According to the technique, since the wiring board 97 has no penetrating through hole, the problems caused by the penetrating through holes can be solved, which allows a high-speed transmission to be designed. Also, since a high-heat-resistant metal sheet or the like is used as the supporting sheet 91, deformations, such as shrinkage, warpage, and waviness, do not occur in contrast to the case where the glass epoxy substrate is used, which makes it possible to implement a high-density fine wiring. Further, a wiring board having high strength can be obtained by determining the mechanical characteristics of the interlayer insulating film 93 as described above.
However, the conventional art has a problem described below. The wiring board 97 shown in FIG. 3B is extremely thin because of the absence of a base core substrate, but the wiring board 97 is capable of achieving a sufficient strength when fabricated initially through the determination of the mechanical characteristics of the interlayer insulating film 93 described above.
However, the wiring board 97 is generally provided with a large-area semiconductor device to form a semiconductor package, and then the semiconductor package is mounted to a mounting board such as a printed board. The semiconductor device generates heat during operation to be raised in temperature and ceases the heat during quiescent operation to be lowered in temperature. Because of this, during the semiconductor device operation, a thermal stress is applied to the wiring board 97 due to a difference in the coefficients of thermal expansion of the semiconductor device and the mounting board.
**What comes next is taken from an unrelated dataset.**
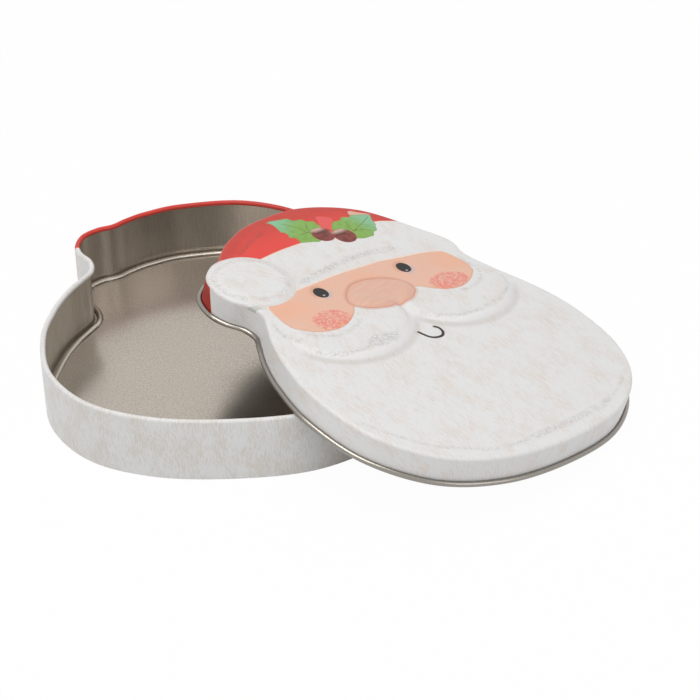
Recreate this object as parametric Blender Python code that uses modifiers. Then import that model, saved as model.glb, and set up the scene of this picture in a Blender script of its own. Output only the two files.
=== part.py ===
"""A gift tin with a slip lid, pressed from tinplate in the outline of a bearded figure's head.

Three pieces of sheet: the body's wall, its bottom plate and the lid. The lid is taken off and leans on
the body, with its beard side on the floor and its hat side on the body's rolled rim. Sizes are in
metres and +Z is up. The body stands square to the axes, and the origin is on the floor, under the
middle of the two pieces together.
"""
import math

import bmesh
import bpy
import numpy as np
from mathutils import Matrix, Vector
from mathutils.geometry import delaunay_2d_cdt

# Overall sizes, measured outside the lid's skirt
TIN_WIDTH = 0.1591
TIN_LENGTH = 0.1864
BODY_HEIGHT = 0.0299
LID_DEPTH = 0.0135

# Sheet and clearances
SHEET = 0.0003
SEAT_GAP = 0.0003
SLIP_CLEARANCE = 0.0005

# Body wall: the rim rolled inward and the foot turned inward
RIM_CURL_RADIUS = 0.0012
FOOT_RADIUS = 0.0008
FOOT_WIDTH = 0.0032

# Bottom plate: a flat seat on the foot, then a raised round bead
BEAD_SEAT = 0.0006
BEAD_RADIUS = 0.0016

# Lid: the shoulder round the top and the edge rolled outward
SHOULDER_RADIUS = 0.0016
LID_CURL_RADIUS = 0.0012

# Embossed forms on the lid: how far they rise, and how soon they fade towards the shoulder
MOUSTACHE_RISE = 0.0018
NOSE_RISE = 0.0012
POMPOM_RISE = 0.0013
EMBOSS_MARGIN = 0.0050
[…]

Therefore, when the semiconductor device is operated repeatedly in a state that the semiconductor device is mounted to the wiring board 97 as described above, the thermal stress is repeatedly applied to the wiring board 97, so that cracks may occur in the interlayer insulating film 93 etc., of the wiring board 97. Because of this, there is a problem that it is impossible to secure reliability required for the wiring board and the semiconductor packages.